### TASK GOAL
Every line of the material that follows must be printed again exactly.

### DATA PROVIDED
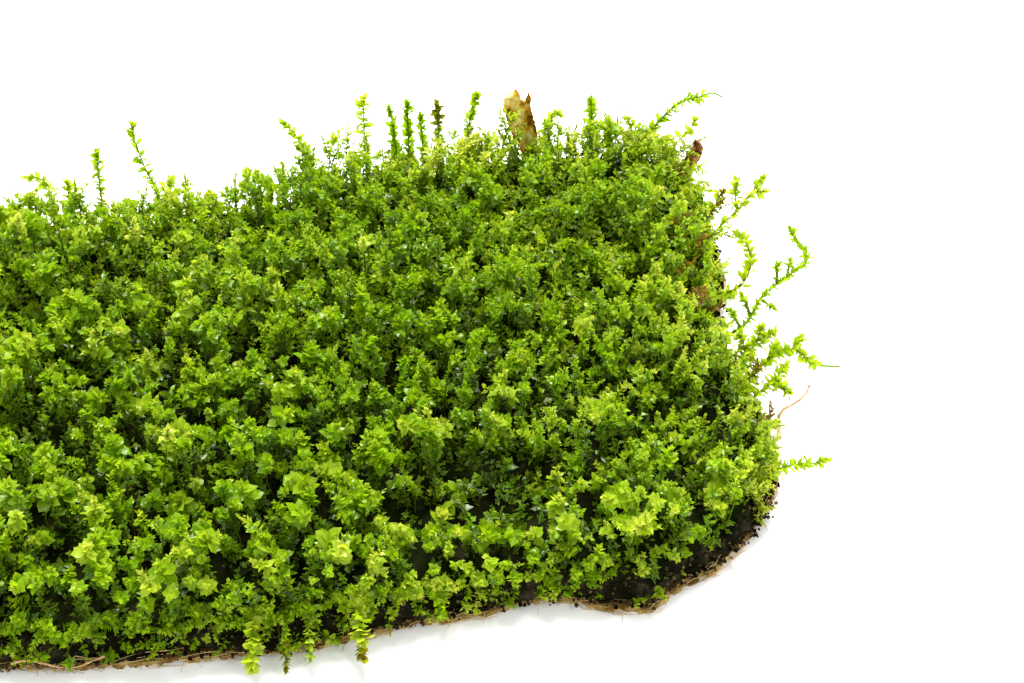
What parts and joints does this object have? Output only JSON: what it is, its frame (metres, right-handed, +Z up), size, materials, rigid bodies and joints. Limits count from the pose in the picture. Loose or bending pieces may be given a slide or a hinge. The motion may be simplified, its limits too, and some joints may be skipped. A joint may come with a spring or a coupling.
{
  "type": "moss clump",
  "caption": "Strip of leafy moss on a thin mat of soil and roots, cut square, with shoots straying over its rim; lies flat as ground cover.",
  "frame": {"origin": "middle of the strip's box, on the surface that it lies on", "axes": "+X along the strip, +Y from the front edge to the back, +Z up"},
  "size_m": [0.2029, 0.1433, 0.0334],
  "materials": {
    "moss": "moist leaf, softly glossy, thin enough to glow against the light",
    "young_moss": "yellow-green young leaf, softly glossy",
    "soil": "dark damp crumbly soil",
    "root_felt": "tan matted root fibre, matte",
    "root": "dry tan root",
    "bark": "flaky tan bark",
    "dead_leaf": "dry brown leaf"
  },
  "bodies": {
    "root": {"root_felt": "root_felt", "soil_mat": "soil", "soil_crumb": "soil", "moss_tuft_front_1": "moss", "moss_tuft_front_2": "moss", "moss_tuft_front_3": "moss", "moss_tuft_front_4": "moss", "moss_tuft_front_5": "moss", "moss_tuft_front_6": "moss", "moss_tuft_mid_front_1": "moss", "moss_tuft_mid_front_2": "moss", "moss_tuft_mid_front_3": "moss", "moss_tuft_mid_front_4": "moss", "moss_tuft_mid_front_5": "moss", "moss_tuft_mid_front_6": "moss", "moss_tuft_mid_back_1": "moss", "moss_tuft_mid_back_2": "moss", "moss_tuft_mid_back_3": "moss", "moss_tuft_mid_back_4": "moss", "moss_tuft_mid_back_5": "moss", "moss_tuft_mid_back_6": "moss", "moss_tuft_back_1": "moss", "moss_tuft_back_2": "moss", "moss_tuft_back_3": "moss", "moss_tuft_back_4": "moss", "moss_tuft_back_5": "moss", "moss_tuft_back_6": "moss", "stray_shoot_hooked": "young_moss", "stray_shoot_beside_hook": "young_moss", "stray_shoot_club": "young_moss", "stray_shoot_tall": "young_moss", "stray_shoot_back_left": "young_moss", "stray_shoot_round_head": "young_moss", "stray_shoot_fork_left": "young_moss", "stray_shoot_fork_right": "young_moss", "stray_shoot_stub": "young_moss", "stray_shoot_brown_tip": "young_moss", "stray_shoot_jointed": "young_moss", "stray_shoot_arch": "young_moss", "stray_shoot_finger": "young_moss", "stray_shoot_whip": "young_moss", "stray_shoot_round_leaves": "young_moss", "stray_shoot_right_back": "young_moss", "stray_shoot_right_short": "young_moss", "stray_shoot_arched_stem": "young_moss", "stray_shoot_curly": "young_moss", "stray_shoot_plume": "young_moss", "stray_shoot_dark_joint": "young_moss", "stray_shoot_split_tip": "young_moss", "stray_shoot_low_right": "young_moss", "drooping_shoot_pale": "young_moss", "drooping_shoot_dark": "young_moss", "drooping_shoot_thin": "young_moss", "drooping_shoot_yellow": "young_moss", "drooping_shoot_stub": "young_moss", "loose_root": "root", "edge_root": "root", "bark_flake": "bark", "dead_leaf": "dead_leaf"}
  },
  "joints": []
}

### EXPECTED ANSWER
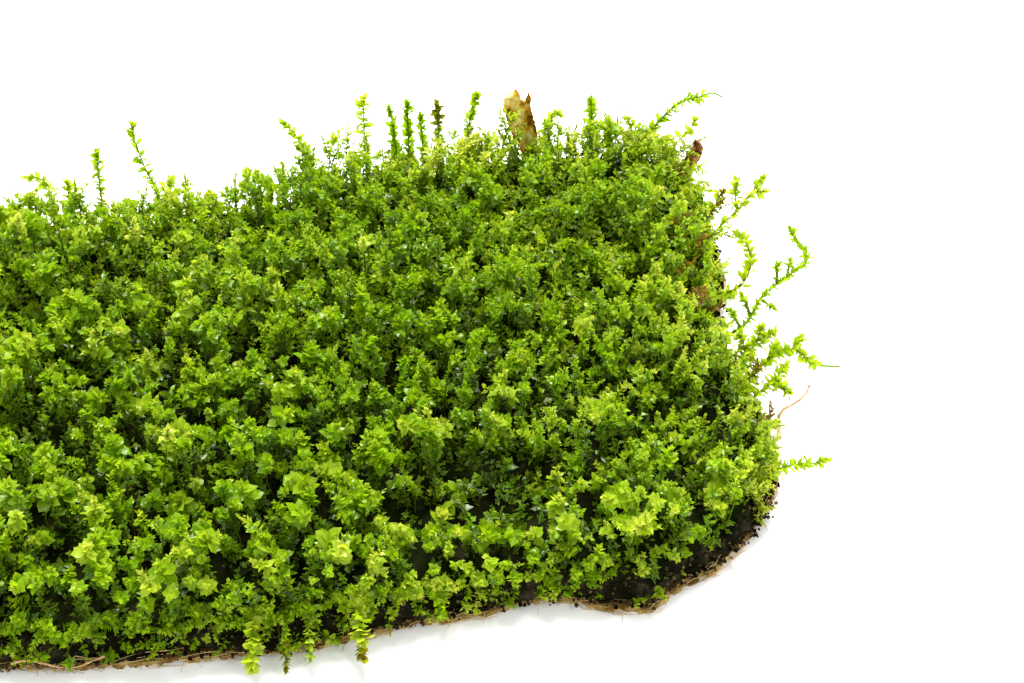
What parts and joints does this object have? Output only JSON: what it is, its frame (metres, right-handed, +Z up), size, materials, rigid bodies and joints. Limits count from the pose in the picture. Loose or bending pieces may be given a slide or a hinge. The motion may be simplified, its limits too, and some joints may be skipped. A joint may come with a spring or a coupling.
{
  "type": "moss clump",
  "caption": "Strip of leafy moss on a thin mat of soil and roots, cut square, with shoots straying over its rim; lies flat as ground cover.",
  "frame": {"origin": "middle of the strip's box, on the surface that it lies on", "axes": "+X along the strip, +Y from the front edge to the back, +Z up"},
  "size_m": [0.2029, 0.1433, 0.0334],
  "materials": {
    "moss": "moist leaf, softly glossy, thin enough to glow against the light",
    "young_moss": "yellow-green young leaf, softly glossy",
    "soil": "dark damp crumbly soil",
    "root_felt": "tan matted root fibre, matte",
    "root": "dry tan root",
    "bark": "flaky tan bark",
    "dead_leaf": "dry brown leaf"
  },
  "bodies": {
    "root": {"root_felt": "root_felt", "soil_mat": "soil", "soil_crumb": "soil", "moss_tuft_front_1": "moss", "moss_tuft_front_2": "moss", "moss_tuft_front_3": "moss", "moss_tuft_front_4": "moss", "moss_tuft_front_5": "moss", "moss_tuft_front_6": "moss", "moss_tuft_mid_front_1": "moss", "moss_tuft_mid_front_2": "moss", "moss_tuft_mid_front_3": "moss", "moss_tuft_mid_front_4": "moss", "moss_tuft_mid_front_5": "moss", "moss_tuft_mid_front_6": "moss", "moss_tuft_mid_back_1": "moss", "moss_tuft_mid_back_2": "moss", "moss_tuft_mid_back_3": "moss", "moss_tuft_mid_back_4": "moss", "moss_tuft_mid_back_5": "moss", "moss_tuft_mid_back_6": "moss", "moss_tuft_back_1": "moss", "moss_tuft_back_2": "moss", "moss_tuft_back_3": "moss", "moss_tuft_back_4": "moss", "moss_tuft_back_5": "moss", "moss_tuft_back_6": "moss", "stray_shoot_hooked": "young_moss", "stray_shoot_beside_hook": "young_moss", "stray_shoot_club": "young_moss", "stray_shoot_tall": "young_moss", "stray_shoot_back_left": "young_moss", "stray_shoot_round_head": "young_moss", "stray_shoot_fork_left": "young_moss", "stray_shoot_fork_right": "young_moss", "stray_shoot_stub": "young_moss", "stray_shoot_brown_tip": "young_moss", "stray_shoot_jointed": "young_moss", "stray_shoot_arch": "young_moss", "stray_shoot_finger": "young_moss", "stray_shoot_whip": "young_moss", "stray_shoot_round_leaves": "young_moss", "stray_shoot_right_back": "young_moss", "stray_shoot_right_short": "young_moss", "stray_shoot_arched_stem": "young_moss", "stray_shoot_curly": "young_moss", "stray_shoot_plume": "young_moss", "stray_shoot_dark_joint": "young_moss", "stray_shoot_split_tip": "young_moss", "stray_shoot_low_right": "young_moss", "drooping_shoot_pale": "young_moss", "drooping_shoot_dark": "young_moss", "drooping_shoot_thin": "young_moss", "drooping_shoot_yellow": "young_moss", "drooping_shoot_stub": "young_moss", "loose_root": "root", "edge_root": "root", "bark_flake": "bark", "dead_leaf": "dead_leaf"}
  },
  "joints": []
}